→ Stated exercise: Nothing should be output except the lines from the one containing "# kingpin bore" through the one containing "points = [vertex.co", both ends included, each repeated exactly.

→ Information provided:
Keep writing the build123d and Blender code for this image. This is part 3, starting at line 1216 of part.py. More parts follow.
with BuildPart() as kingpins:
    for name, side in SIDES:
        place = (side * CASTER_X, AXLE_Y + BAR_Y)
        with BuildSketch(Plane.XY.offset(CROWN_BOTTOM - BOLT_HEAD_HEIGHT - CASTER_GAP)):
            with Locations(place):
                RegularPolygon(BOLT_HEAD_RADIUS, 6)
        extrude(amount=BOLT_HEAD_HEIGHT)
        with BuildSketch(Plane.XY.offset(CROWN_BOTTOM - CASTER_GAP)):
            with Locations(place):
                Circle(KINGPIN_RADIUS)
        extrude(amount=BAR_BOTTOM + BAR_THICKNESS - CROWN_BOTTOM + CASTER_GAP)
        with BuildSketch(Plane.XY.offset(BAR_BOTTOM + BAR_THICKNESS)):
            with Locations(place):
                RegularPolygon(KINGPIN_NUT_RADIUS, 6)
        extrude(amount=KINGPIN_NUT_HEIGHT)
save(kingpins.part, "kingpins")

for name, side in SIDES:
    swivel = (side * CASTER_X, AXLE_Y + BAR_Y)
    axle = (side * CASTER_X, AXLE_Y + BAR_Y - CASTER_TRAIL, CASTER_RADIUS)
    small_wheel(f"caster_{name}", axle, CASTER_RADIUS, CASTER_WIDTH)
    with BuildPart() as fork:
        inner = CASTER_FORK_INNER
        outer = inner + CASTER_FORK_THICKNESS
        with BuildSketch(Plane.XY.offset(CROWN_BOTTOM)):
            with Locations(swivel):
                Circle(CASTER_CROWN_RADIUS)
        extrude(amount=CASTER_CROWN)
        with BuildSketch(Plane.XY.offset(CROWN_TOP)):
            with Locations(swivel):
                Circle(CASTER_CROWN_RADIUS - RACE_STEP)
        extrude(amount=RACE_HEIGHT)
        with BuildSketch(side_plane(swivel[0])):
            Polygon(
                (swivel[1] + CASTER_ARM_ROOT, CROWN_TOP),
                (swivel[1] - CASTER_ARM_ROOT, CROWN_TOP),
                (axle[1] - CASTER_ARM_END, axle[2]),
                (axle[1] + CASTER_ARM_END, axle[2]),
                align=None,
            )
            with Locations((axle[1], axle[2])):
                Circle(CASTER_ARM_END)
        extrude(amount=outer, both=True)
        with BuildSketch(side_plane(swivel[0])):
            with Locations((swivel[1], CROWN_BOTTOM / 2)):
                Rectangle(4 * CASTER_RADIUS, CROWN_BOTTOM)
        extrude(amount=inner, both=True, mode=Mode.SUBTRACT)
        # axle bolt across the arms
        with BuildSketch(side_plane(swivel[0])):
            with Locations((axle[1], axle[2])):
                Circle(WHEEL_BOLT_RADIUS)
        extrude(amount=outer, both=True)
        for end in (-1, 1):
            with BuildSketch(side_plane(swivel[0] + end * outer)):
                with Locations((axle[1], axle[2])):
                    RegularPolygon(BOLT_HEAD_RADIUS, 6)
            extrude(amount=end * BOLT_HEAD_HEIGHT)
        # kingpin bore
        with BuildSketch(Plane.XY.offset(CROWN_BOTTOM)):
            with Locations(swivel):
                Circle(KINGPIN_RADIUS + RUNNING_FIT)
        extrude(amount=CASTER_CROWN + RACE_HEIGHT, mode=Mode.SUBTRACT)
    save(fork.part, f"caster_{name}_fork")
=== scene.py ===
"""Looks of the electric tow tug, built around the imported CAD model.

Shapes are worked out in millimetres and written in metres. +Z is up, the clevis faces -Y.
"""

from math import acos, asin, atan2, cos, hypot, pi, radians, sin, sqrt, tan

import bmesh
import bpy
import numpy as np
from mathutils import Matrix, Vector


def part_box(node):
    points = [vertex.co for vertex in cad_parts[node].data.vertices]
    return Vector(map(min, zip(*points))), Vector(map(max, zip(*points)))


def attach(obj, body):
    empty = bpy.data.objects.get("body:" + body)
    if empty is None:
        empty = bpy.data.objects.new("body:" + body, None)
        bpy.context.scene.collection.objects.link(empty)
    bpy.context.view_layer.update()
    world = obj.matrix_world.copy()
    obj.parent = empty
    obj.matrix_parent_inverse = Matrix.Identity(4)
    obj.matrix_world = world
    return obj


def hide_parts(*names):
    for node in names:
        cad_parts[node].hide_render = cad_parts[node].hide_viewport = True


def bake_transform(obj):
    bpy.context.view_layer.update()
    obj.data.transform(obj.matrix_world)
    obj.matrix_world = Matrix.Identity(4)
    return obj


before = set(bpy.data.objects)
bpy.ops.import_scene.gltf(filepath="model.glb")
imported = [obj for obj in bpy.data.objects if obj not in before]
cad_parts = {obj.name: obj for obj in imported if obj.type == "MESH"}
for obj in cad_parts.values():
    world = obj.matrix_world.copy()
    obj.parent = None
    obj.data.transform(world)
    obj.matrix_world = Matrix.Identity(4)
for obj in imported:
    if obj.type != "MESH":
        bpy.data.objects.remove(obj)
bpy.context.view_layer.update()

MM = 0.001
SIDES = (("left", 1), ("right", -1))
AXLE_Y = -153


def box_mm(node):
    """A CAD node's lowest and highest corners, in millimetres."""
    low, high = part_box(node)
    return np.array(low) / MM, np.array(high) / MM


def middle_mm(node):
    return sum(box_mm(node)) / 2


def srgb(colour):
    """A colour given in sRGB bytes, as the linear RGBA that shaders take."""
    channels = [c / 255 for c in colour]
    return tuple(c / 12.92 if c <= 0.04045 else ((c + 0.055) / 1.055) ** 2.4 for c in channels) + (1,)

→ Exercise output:
        # kingpin bore
        with BuildSketch(Plane.XY.offset(CROWN_BOTTOM)):
            with Locations(swivel):
                Circle(KINGPIN_RADIUS + RUNNING_FIT)
        extrude(amount=CASTER_CROWN + RACE_HEIGHT, mode=Mode.SUBTRACT)
    save(fork.part, f"caster_{name}_fork")
=== scene.py ===
"""Looks of the electric tow tug, built around the imported CAD model.

Shapes are worked out in millimetres and written in metres. +Z is up, the clevis faces -Y.
"""

from math import acos, asin, atan2, cos, hypot, pi, radians, sin, sqrt, tan

import bmesh
import bpy
import numpy as np
from mathutils import Matrix, Vector


def part_box(node):
    points = [vertex.co for vertex in cad_parts[node].data.vertices]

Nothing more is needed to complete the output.